Жизнь Людовика XIV
Шрифт:
Люди, находившиеся у Брусселя, подстрекаемые старой служанкой, рассеялись по улицам, крича: «К нам! На помощь!» В гвардейцев начали бросать камнями, лошади останавливались на каждом шагу. Увидев просвет в толпе, Коммин приказал кучеру гнать галопом, но как только карета набрала скорость, под колесо попал большой камень и она опрокинулась. Раздались громкие крики, и народ, подобно стае хищных птиц, налетел на опрокинутую карету. Коммин уже думал, что погиб, однако, выскочив из дверей, он заметил блеск ружей роты гвардейцев, шедших к месту беспорядков. Он обнажил шпагу и, став на карету, чтобы его могли видеть издали, закричал: «Ко мне, товарищи! На помощь!» Гвардейцы, узнав своего начальника, беглым шагом пустились к нему, разогнали народ и окружили опрокинутую карету, у которой, как оказалось, было сломано колесо и уже перерезана упряжь.
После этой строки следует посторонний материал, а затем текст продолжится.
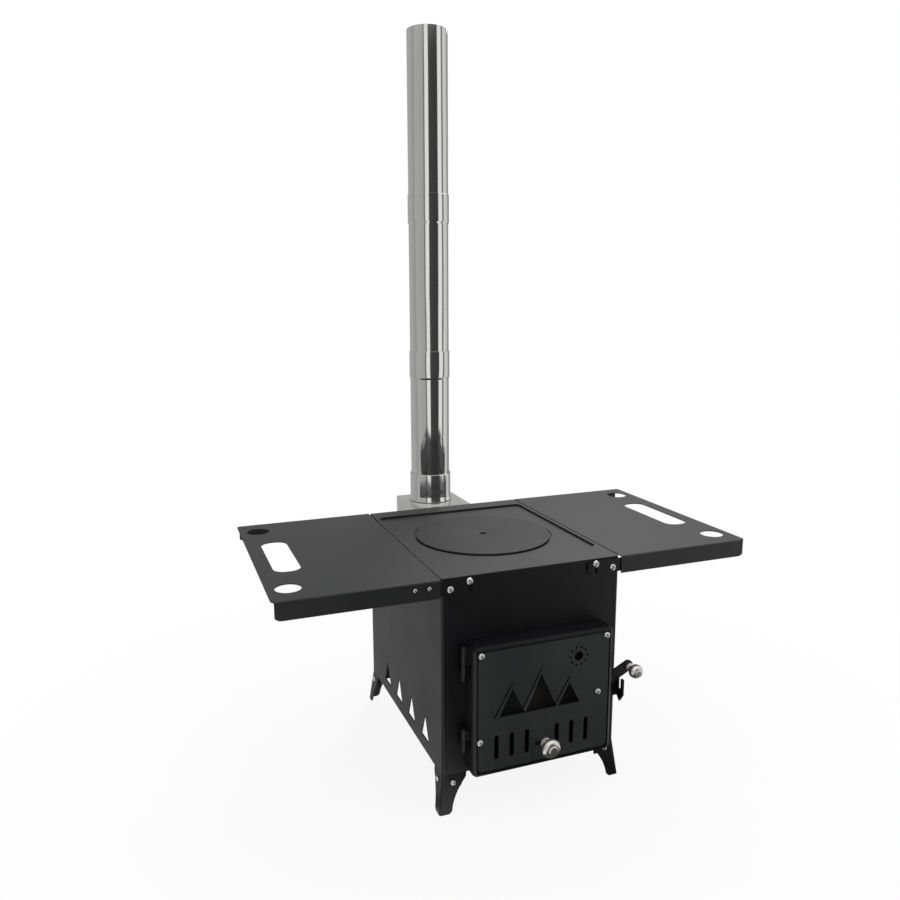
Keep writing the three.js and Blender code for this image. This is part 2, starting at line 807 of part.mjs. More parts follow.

Коммин
Арест Брусселя последовал, по-видимому, в недобрый час, так как при въезде на улицу Сент-Оноре реквизированная карета также сломалась. Народ, видя, что ему представляется возможность употребить последнее усилие, снова бросился на гвардейцев, так что пришлось отгонять его прикладами ружей и тесаками, причем появились раненые. Пролитая кровь не испугала бунтовщиков, но увеличила их ярость: со всех сторон послышались угрозы, горожане стали выходить из своих домов с алебардами, послышались выстрелы из ружей, и один гвардеец был ранен. В эту минуту, к счастью Коммина, появилась карета, посланная его дядей Гито. Коммин бросился в нее, таща за собой арестанта, и лошади взяли в галоп. Они приехали к заднему фасаду Тюильри, где ожидали свежие лошади, и, отделавшись, наконец, от толпы, пустились вовсю в Сен-Жермен, откуда арестанта должны были препроводить в Седан.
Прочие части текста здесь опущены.